Exercise materials ▸
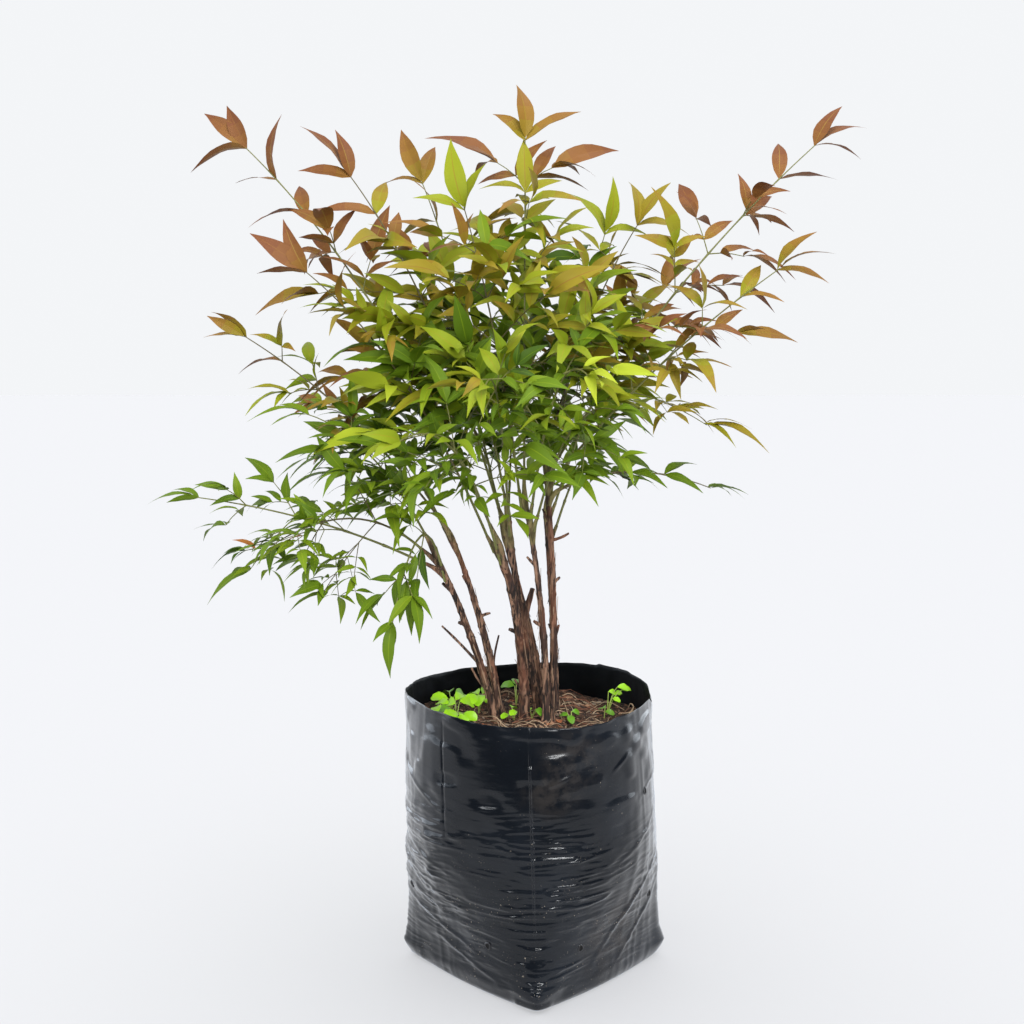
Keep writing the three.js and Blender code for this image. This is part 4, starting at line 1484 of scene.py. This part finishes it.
def film_material():
    """Glossy black film with a haze of dust, brown patches, and pale crumbs strewn over its lower half."""
    material, shader, _ = surface("black_film", 0.2, FILM_GRAIN, **FILM_GLOSS)
    tree = material.node_tree
    place = object_place(tree)
    dust = place_group(tree, DUST, Patch_Scale=13, Speck_Scale=520, Cover=0.32)
    hazy = blend_node(tree, dust["Haze"], FILM_COLORS["clean"], FILM_COLORS["haze"])
    mottled = between(tree, noise_node(tree, place, 90, 4), 0.35, 0.65)
    brown = math_node(tree, "MULTIPLY", dusty_patches(tree, place), mottled)
    brown = math_node(tree, "MULTIPLY", brown, 0.36)
    dusted = blend_node(tree, brown, hazy, FILM_COLORS["brown"])
    low = between(tree, axis_node(tree, place, "Z"), *CRUMBS_BELOW)
    crumbs = between(tree, noise_node(tree, place, 560, 3), 0.665, 0.71)
    strewn_at = between(tree, noise_node(tree, place, 38, 3), 0.48, 0.6)
    strewn = math_node(tree, "MULTIPLY", math_node(tree, "MULTIPLY", low, strewn_at), crumbs)
    specks = math_node(tree, "MAXIMUM", strewn, dust["Specks"])
    tree.links.new(blend_node(tree, specks, dusted, FILM_COLORS["crumbs"]), shader.inputs["Base Color"])
    rubbed = between(tree, noise_node(tree, place, 34, 4), 0.3, 0.75)
    smooth, worn, dull = (FILM_ROUGHNESS[part] for part in ("smooth", "worn", "dusty"))
    gloss = math_node(tree, "ADD", math_node(tree, "MULTIPLY", rubbed, worn), smooth)
    dusty = math_node(tree, "MULTIPLY", math_node(tree, "MAXIMUM", specks, brown), dull)
    tree.links.new(math_node(tree, "ADD", gloss, dusty), shader.inputs["Roughness"])
    slant = tree.nodes.new("ShaderNodeLayerWeight").outputs["Facing"]
    glancing = between(tree, slant, *FILM_COAT["slant"])
    coat = math_node(tree, "MULTIPLY", glancing, FILM_COAT["slanted"] - FILM_COAT["straight_on"])
    tree.links.new(math_node(tree, "ADD", coat, FILM_COAT["straight_on"]), shader.inputs["Coat Weight"])
    return material


# Drain holes, as (heading, height).
HOLES = [
    (-114, 52), (-66.5, 49), (-14, 72), (-27, 181), (-171, 78),
    (112, 58), (69, 57), (25, 70), (153, 72), (165, 176),
]
HOLE = {"radius": 2.6, "sides": 16, "ragged": 0.1, "tall": 1.15, "above_film": 0.25}
# A hole's rings from its lip inwards: each one's reach, how far it stands out, and whether it is dark
# inside it. The dark inner rings close the hole with painted shade.
HOLE_RINGS = [(1.35, -0.5, 0), (1.2, 0.3, 0), (1.0, 0.45, 0), (0.86, 0.2, 1), (0.8, 0.05, 1), (0.05, 0.0, 1)]


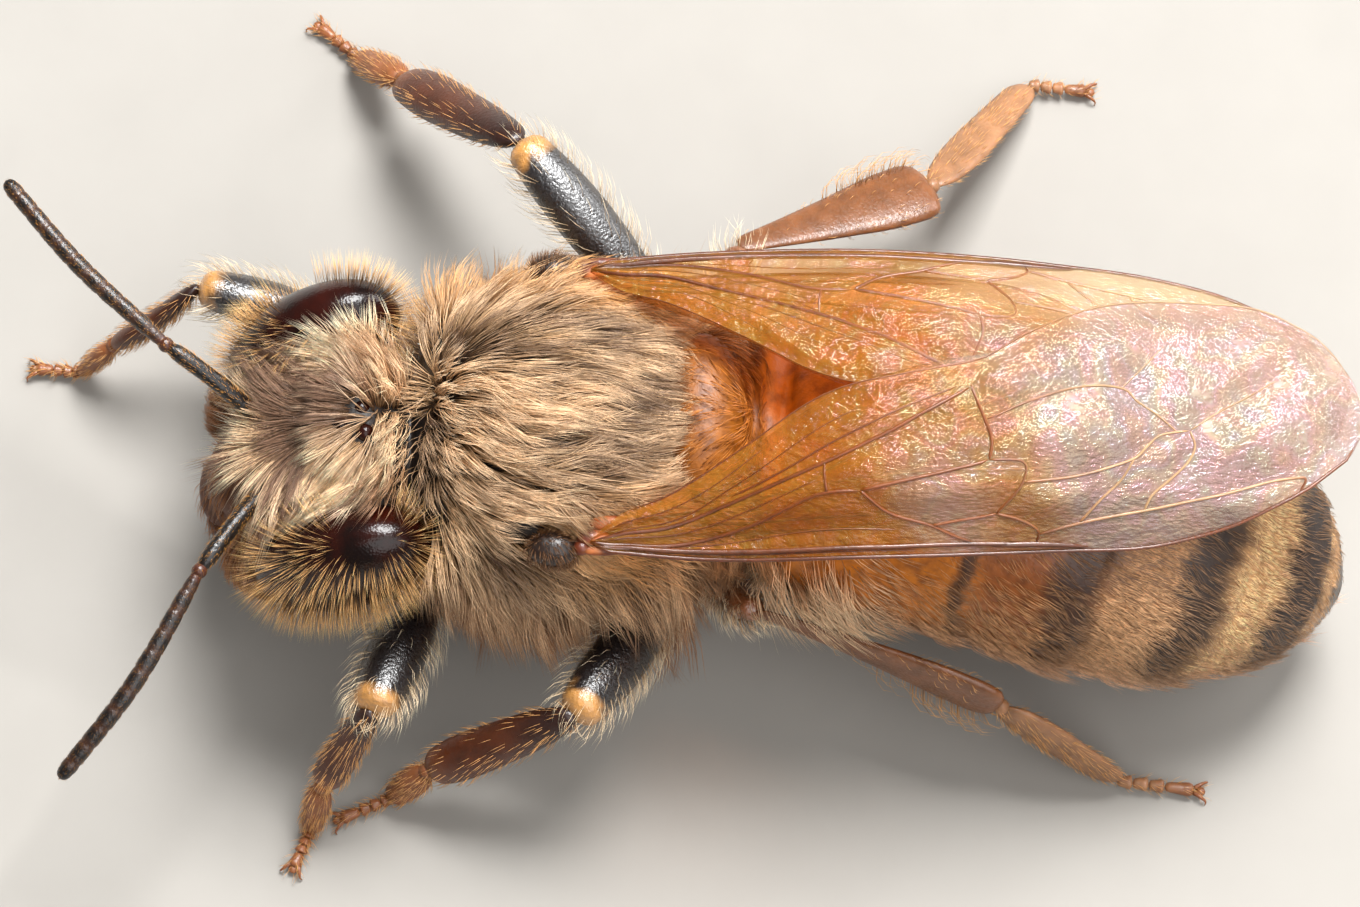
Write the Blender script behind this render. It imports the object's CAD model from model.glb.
# %% [markdown]
# # A honey bee, life size
# This lesson finishes a still museum model of a worker honey bee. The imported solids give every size
# and place. Here they get what a solid can't hold: a skin in one piece, over a hundred thousand hairs,
# clear wings with their veins, jointed feelers and feet. Work in Blender runs from the large to the
# small: first the helpers, then the body, then what is fixed to it, and the coat last.
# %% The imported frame
import math

import bmesh
import bpy
import numpy as np
from mathutils import Matrix, Vector
from mathutils.kdtree import KDTree


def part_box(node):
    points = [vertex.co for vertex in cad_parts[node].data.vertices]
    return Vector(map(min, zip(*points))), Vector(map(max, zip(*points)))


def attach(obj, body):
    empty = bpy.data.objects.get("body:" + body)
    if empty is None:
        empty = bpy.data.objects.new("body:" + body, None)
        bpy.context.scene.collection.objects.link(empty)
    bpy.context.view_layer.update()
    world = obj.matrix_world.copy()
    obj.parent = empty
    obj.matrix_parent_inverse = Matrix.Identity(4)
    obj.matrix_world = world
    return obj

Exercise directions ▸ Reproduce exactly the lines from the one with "obj.matrix_parent_inverse = Matrix.Identity(4)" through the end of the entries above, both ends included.

Solution for this problem ▸
    obj.matrix_parent_inverse = Matrix.Identity(4)
    obj.matrix_world = world
    return obj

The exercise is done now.